··· STORED DATA ···

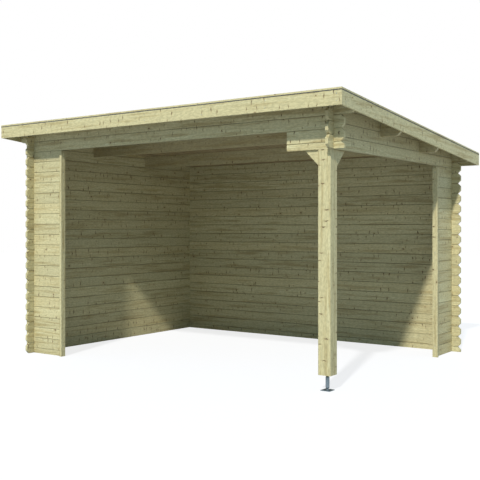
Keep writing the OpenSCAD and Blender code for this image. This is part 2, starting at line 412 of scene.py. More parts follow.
def mineral_speckle() -> bpy.types.NodeTree:
    """Grains of two sizes, as crystals on zinc or slate chips on felt.

    Returns:
        The group's node tree, which gives each grain's shade and the surface's height.
    """
    graph, given, result = start_group(
        "mineral_speckle",
        [GroupSocket("Place", "NodeSocketVector", (0.0, 0.0, 0.0)),
         GroupSocket("Coarse", value=60.0),
         GroupSocket("Fine", value=400.0)],
        ["Shade", "Chips", "Height"])
    cells = graph.add("ShaderNodeTexVoronoi",
                      {"Vector": given["Place"], "Scale": given["Coarse"]})
    shade = graph.split(cells.outputs["Color"])[0]
    chips = graph.add("ShaderNodeTexNoise",
                      {"Vector": given["Place"], "Scale": given["Fine"], "Detail": 3.0})
    height = graph.math("MULTIPLY_ADD", chips.outputs[0], 0.8,
                        graph.math("MULTIPLY", cells.outputs["Distance"], 0.2))
    for name, socket in {"Shade": shade, "Chips": chips.outputs[0], "Height": height}.items():
        graph.put(result.inputs[name], socket)
    return graph.tree


class Groups:
    """The shader groups, each built once, when it is first asked for."""

    built: dict[str, bpy.types.NodeTree] = {}
    makers = {"timber_figure": TimberFigure().tree, "mineral_speckle": mineral_speckle}

    @classmethod
    def place(cls, graph: Graph, name: str, inputs: dict) -> bpy.types.Node:
        """Puts a group in a material.

        Args:
            graph: the material's graph.
            name: the group's name.
            inputs: values or sockets by input name.

        Returns:
            The group's node.
        """
        if name not in cls.built:
            cls.built[name] = cls.makers[name]()
        node = graph.add("ShaderNodeGroup", node_tree=cls.built[name])
        for title, value in inputs.items():
            graph.put(node.inputs[title], value)
        return node


def start_material(name: str) -> tuple[bpy.types.Material, Graph, bpy.types.Node]:
    """A new material with nothing but its shader and output.

    Args:
        name: the material's name.

    Returns:
        The material, its graph, and its Principled shader.
    """
    material = bpy.data.materials.new(name)
    material.use_nodes = True
    material.node_tree.nodes.clear()
    graph = Graph(material.node_tree)
    shader = graph.add("ShaderNodeBsdfPrincipled")
    graph.add("ShaderNodeOutputMaterial", {"Surface": shader.outputs[0]})
    return material, graph, shader


# ---- finishes ----


class Axis(Enum):
    """A direction of the shelter: across its width, back through its depth, or upright."""

    ACROSS = 0
    DEEP = 1
    UPRIGHT = 2


@dataclass(frozen=True)
class Lay:
    """How the timbers of a piece lie.

    Timbers are counted along stack, from start, in steps of pitch. A pitch of zero is a
    single timber, with its middle at start.
    """

    grain: Axis
    stack: Axis
    pitch: float = 0.0
    start: float = 0.0
    middle: float = 0.0
    seed: float = 0.0

    @property
    def through(self) -> Axis:
        """The direction that is neither the grain nor the stack."""
        return Axis(3 - self.grain.value - self.stack.value)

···

Write out the material from the first line to the last, exactly.

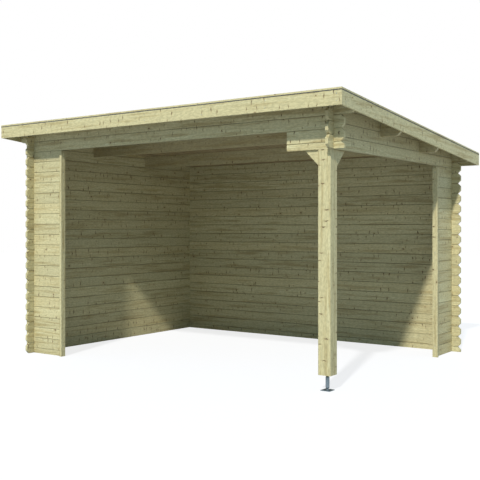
Keep writing the OpenSCAD and Blender code for this image. This is part 2, starting at line 412 of scene.py. More parts follow.
def mineral_speckle() -> bpy.types.NodeTree:
    """Grains of two sizes, as crystals on zinc or slate chips on felt.

    Returns:
        The group's node tree, which gives each grain's shade and the surface's height.
    """
    graph, given, result = start_group(
        "mineral_speckle",
        [GroupSocket("Place", "NodeSocketVector", (0.0, 0.0, 0.0)),
         GroupSocket("Coarse", value=60.0),
         GroupSocket("Fine", value=400.0)],
        ["Shade", "Chips", "Height"])
    cells = graph.add("ShaderNodeTexVoronoi",
                      {"Vector": given["Place"], "Scale": given["Coarse"]})
    shade = graph.split(cells.outputs["Color"])[0]
    chips = graph.add("ShaderNodeTexNoise",
                      {"Vector": given["Place"], "Scale": given["Fine"], "Detail": 3.0})
    height = graph.math("MULTIPLY_ADD", chips.outputs[0], 0.8,
                        graph.math("MULTIPLY", cells.outputs["Distance"], 0.2))
    for name, socket in {"Shade": shade, "Chips": chips.outputs[0], "Height": height}.items():
        graph.put(result.inputs[name], socket)
    return graph.tree


class Groups:
    """The shader groups, each built once, when it is first asked for."""

    built: dict[str, bpy.types.NodeTree] = {}
    makers = {"timber_figure": TimberFigure().tree, "mineral_speckle": mineral_speckle}

    @classmethod
    def place(cls, graph: Graph, name: str, inputs: dict) -> bpy.types.Node:
        """Puts a group in a material.

        Args:
            graph: the material's graph.
            name: the group's name.
            inputs: values or sockets by input name.

        Returns:
            The group's node.
        """
        if name not in cls.built:
            cls.built[name] = cls.makers[name]()
        node = graph.add("ShaderNodeGroup", node_tree=cls.built[name])
        for title, value in inputs.items():
            graph.put(node.inputs[title], value)
        return node


def start_material(name: str) -> tuple[bpy.types.Material, Graph, bpy.types.Node]:
    """A new material with nothing but its shader and output.

    Args:
        name: the material's name.

    Returns:
        The material, its graph, and its Principled shader.
    """
    material = bpy.data.materials.new(name)
    material.use_nodes = True
    material.node_tree.nodes.clear()
    graph = Graph(material.node_tree)
    shader = graph.add("ShaderNodeBsdfPrincipled")
    graph.add("ShaderNodeOutputMaterial", {"Surface": shader.outputs[0]})
    return material, graph, shader


# ---- finishes ----


class Axis(Enum):
    """A direction of the shelter: across its width, back through its depth, or upright."""

    ACROSS = 0
    DEEP = 1
    UPRIGHT = 2


@dataclass(frozen=True)
class Lay:
    """How the timbers of a piece lie.

    Timbers are counted along stack, from start, in steps of pitch. A pitch of zero is a
    single timber, with its middle at start.
    """

    grain: Axis
    stack: Axis
    pitch: float = 0.0
    start: float = 0.0
    middle: float = 0.0
    seed: float = 0.0

    @property
    def through(self) -> Axis:
        """The direction that is neither the grain nor the stack."""
        return Axis(3 - self.grain.value - self.stack.value)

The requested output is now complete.